Hintergrundinfos zum Film
Bei all den kritischen Stimmen, die „Jojo Rabbit“ bereits jetzt im Vorfeld produziert, könnte man meinen, es wäre der erste Film, der Adolf Hitler auf ulkige Weise satirisiert. So schreibt die New York Times zum Beispiel: „‘Jojo Rabbit’ Review: The Third Reich Wasn’t All Fun“, die britische BFI haut noch eins drauf und meint: „Taika Waititi laughs in the face of fascism“.
Filmvisionär Charlie Chaplin machte sich jedoch schon 1940 in seinem Kultfilm „The great Dictator“ über den Führer lustig, während dem oscarprämierten Film „Life is Beautiful/La vita e bella“ von vielen nachgesagt wurde, das Leiden der Holocaust-Opfer verharmlost zu haben. Im Gegensatz zu Roberto Benigni’s „La Vita e Bella“ von 1997 hat Regisseur Taika Waititi aus Neuseeland tatsächlich ein jüdisches Erbe: Sein Großvater war russischer Jude.
Der britische Telegraph meint dazu: „This feeble, one-note Nazi comedy fails to land a single meaningful blow“.
Schlimm, wenn sich so ein Film trotz aller humorigen Aspekte so aktuell anfühlt – weil die Geschichte doch die absurde Angewohnheit hat, sich ständig zu wiederholen.

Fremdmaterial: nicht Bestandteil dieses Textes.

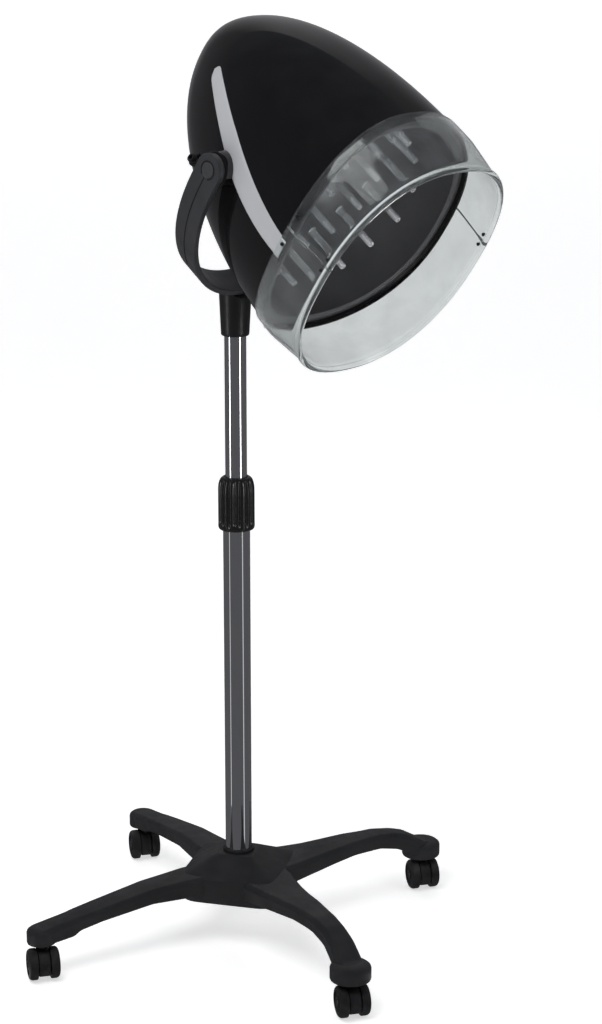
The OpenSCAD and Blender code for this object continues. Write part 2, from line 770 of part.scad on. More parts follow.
// Housing between the two wheels, with a neck that takes the stem.
module caster_fork(i) {
  color("#1e1f21") at_caster(i) difference() {
    union() {
      intersection() {
        translate([0, caster_trail, wheel_r]) rod_x(wheel_r - 2, -fork_half, fork_half);
        translate([-50, -50, fork_foot]) cube(100);
      }
      translate([0, 0, wheel_r]) cylinder(r = fork_half, h = socket_bottom - move_gap - wheel_r);
    }
    translate([0, 0, stem_foot]) cylinder(r = stem_r, h = 40);
    translate([0, caster_trail, wheel_r]) rod_x(axle_r, -30, 30);
  }
}

module caster_stem(i) {
  color("#b4b6b8") at_caster(i) translate([0, 0, stem_foot])
    cylinder(r = stem_r, h = socket_bottom + stem_depth - 3 - stem_foot);
}

module caster_axle(i) {
  end = caster_w / 2 - 1;
  color("#b4b6b8") at_caster(i) translate([0, caster_trail, wheel_r]) rod_x(axle_r, -end, end);
}

// A wheel with a rounded tread and a dished outer face.
module wheel(i, side) {
  w = wheel_w;
  color("#17181a") at_caster(i) translate([0, caster_trail, wheel_r]) mirror([side, 0, 0])
    translate([caster_w / 2 - w, 0, 0]) rotate([0, 90, 0]) rotate_extrude() polygon([[axle_r + run_fit, 0],
      [wheel_r - 1.5, 0], [wheel_r, 1.5], [wheel_r, w - 5], [wheel_r - 1.6, w - 1.8], [wheel_r - 4.5, w],
      [wheel_r - 7, w], [wheel_r - 8, w - 2], [axle_r + 4, w - 2], [axle_r + 3, w], [axle_r + run_fit, w]]);
}

// ---------------------------------------------------------------- what is drawn

base_frame();
foot_plug();
base_bolt();
foot_ring();
lower_pole();
guide_bush();
lock_collet();
lock_grip();
upper_pole();
glide_plug();
yoke_collar();
yoke_band();
pivot_bolts();
pivot_caps();
friction_washers();
pivot_bosses();
hood_shell();
side_trims();
front_visor();
rear_skirt();
skirt_pins();
inner_dome();
air_fingers();
fan_plate();
fan_rotor();
motor_can();
motor_shaft();
heater_frame();
heater_coil();
thermostat();
inlet_grille();
control_panel();
timer_knob();
heat_knob();
power_rocker();
pilot_lens();
cable_gland();
terminal_block();
panel_screws();
caster_fork(0);  // caster_fork_1
caster_stem(0);  // caster_stem_1
caster_axle(0);  // caster_axle_1
wheel(0, 0);  // wheel_1a
wheel(0, 1);  // wheel_1b
caster_fork(1);  // caster_fork_2
caster_stem(1);  // caster_stem_2
caster_axle(1);  // caster_axle_2
wheel(1, 0);  // wheel_2a
wheel(1, 1);  // wheel_2b
caster_fork(2);  // caster_fork_3
caster_stem(2);  // caster_stem_3
caster_axle(2);  // caster_axle_3
wheel(2, 0);  // wheel_3a
wheel(2, 1);  // wheel_3b
caster_fork(3);  // caster_fork_4
caster_stem(3);  // caster_stem_4
caster_axle(3);  // caster_axle_4
wheel(3, 0);  // wheel_4a
wheel(3, 1);  // wheel_4b
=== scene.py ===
# %% [markdown]
# # A salon hood hair dryer on a rolling stand
#
# The CAD model gives the frame: where every body is and how it moves. This script builds the
# surfaces that are seen, gives each a material, and sets up the camera, the floor and the lamps.
# Everything is in metres. The origin is on the floor under the pole, Z is up and the hood faces -Y.

# %%
import json
import math

import bpy
import numpy as np
from mathutils import Matrix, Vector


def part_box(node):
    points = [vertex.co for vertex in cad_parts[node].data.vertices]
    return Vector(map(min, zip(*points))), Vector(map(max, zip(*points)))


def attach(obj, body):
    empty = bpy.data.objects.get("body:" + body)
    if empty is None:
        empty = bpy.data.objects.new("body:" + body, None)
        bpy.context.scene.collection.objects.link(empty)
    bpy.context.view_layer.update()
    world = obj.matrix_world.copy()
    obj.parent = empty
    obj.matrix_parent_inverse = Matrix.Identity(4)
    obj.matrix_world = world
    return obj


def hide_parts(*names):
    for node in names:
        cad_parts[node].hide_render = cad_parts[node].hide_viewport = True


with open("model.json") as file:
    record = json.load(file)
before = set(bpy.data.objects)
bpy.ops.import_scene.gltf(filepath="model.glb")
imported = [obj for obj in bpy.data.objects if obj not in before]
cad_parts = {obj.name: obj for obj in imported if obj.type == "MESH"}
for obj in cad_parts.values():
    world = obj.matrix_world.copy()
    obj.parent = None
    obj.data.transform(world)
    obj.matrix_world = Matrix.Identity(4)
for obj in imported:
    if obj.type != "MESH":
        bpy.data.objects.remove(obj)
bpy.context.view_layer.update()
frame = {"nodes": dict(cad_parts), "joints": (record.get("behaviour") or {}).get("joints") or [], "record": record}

# %% [markdown]
# ## Local frames
#
# The hood and the yoke lean, so their shapes are written upright and then placed. A `Place` holds
# an origin and three axes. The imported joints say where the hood's pivot is and which way its
# axis points.

# %%
JOINTS = {j["name"]: j for j in frame["joints"]}
MM = 0.001


class Place:
    """A frame of reference: origin o, and the directions of its x, y and z axes."""

    def __init__(self, o, x, y, z):
        self.o = np.array(o, float)
        self.m = np.array([x, y, z], float)

    def put(self, points):
        """Points of this frame, in the object's frame."""
        return np.asarray(points, float) @ self.m + self.o

    def at(self, origin, turn=None):
        """A place inside this one: its origin, and optionally its x, y and z axes as rows."""
        axes = np.eye(3) if turn is None else np.asarray(turn, float)
        rows = axes @ self.m
        return Place(self.put(origin), *rows)


def turned(axis, degrees):
    """Rows of the axes of a frame turned about x or z."""
    c, s = math.cos(math.radians(degrees)), math.sin(math.radians(degrees))
    about = {"x": [[1, 0, 0], [0, c, s], [0, -s, c]], "z": [[c, s, 0], [-s, c, 0], [0, 0, 1]]}
    return about[axis]


# The pivot stands PIVOT_D above the hood's opening and PIVOT_REACH above the yoke's lowest point,
# in metres. The yoke leans by LEAN degrees.
PIVOT_D, PIVOT_REACH, LEAN = 0.238, 0.228, 35
pivot = np.array(JOINTS["hood_tilt"]["pos_m"])
up = np.array(JOINTS["fan_spin"]["axis"])
WORLD = Place([0, 0, 0], [1, 0, 0], [0, 1, 0], [0, 0, 1])
HOOD = Place(pivot - PIVOT_D * up, [1, 0, 0], np.cross(up, [1, 0, 0]), up)
lean = turned("x", LEAN)
YOKE = Place(pivot - PIVOT_REACH * np.array(lean[2]), *lean)
print("hood opening's centre:", HOOD.o.round(3), "yoke's lowest point:", YOKE.o.round(3))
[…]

Humor ist, wenn man trotzdem lacht.
In dem Klassiker „The Producers“ aus dem Jahr 1967 machte Mel Brooks übrigens auch Comedy-Gold aus dem Gespenst eines schrecklichen Stücks, in dem Hitlers wenig bekannte Tanzfähigkeiten gefeiert wurden. Der Film gewann einen Oscar für das beste Drehbuch und brachte ein erfolgreiches Bühnenmusical hervor, das wiederum eine weitere mit Stars besetzte Verfilmung produzierte. Nazi-Geschichten sind und bleiben in Hollywood einfach ein beliebtes Thema und oftmals große Preisträger, siehe Quentin Tarantino’s „Inglorious Bastards“ und Co.
Die berühmte Fox-Fanfare zu Beginn wird hier übrigens durch deutsches Liedgut ersetzt. Der Beatles-Song „I want to hold your hand“ wird von NS-Propaganda und alten Wochenschau-Aufnahmen begleitet. Heil…iger Heiland! Man wird sehen, wie der Film beim deutschsprachigen Publikum ankommt und ob er hierzulande auch so polarisiert.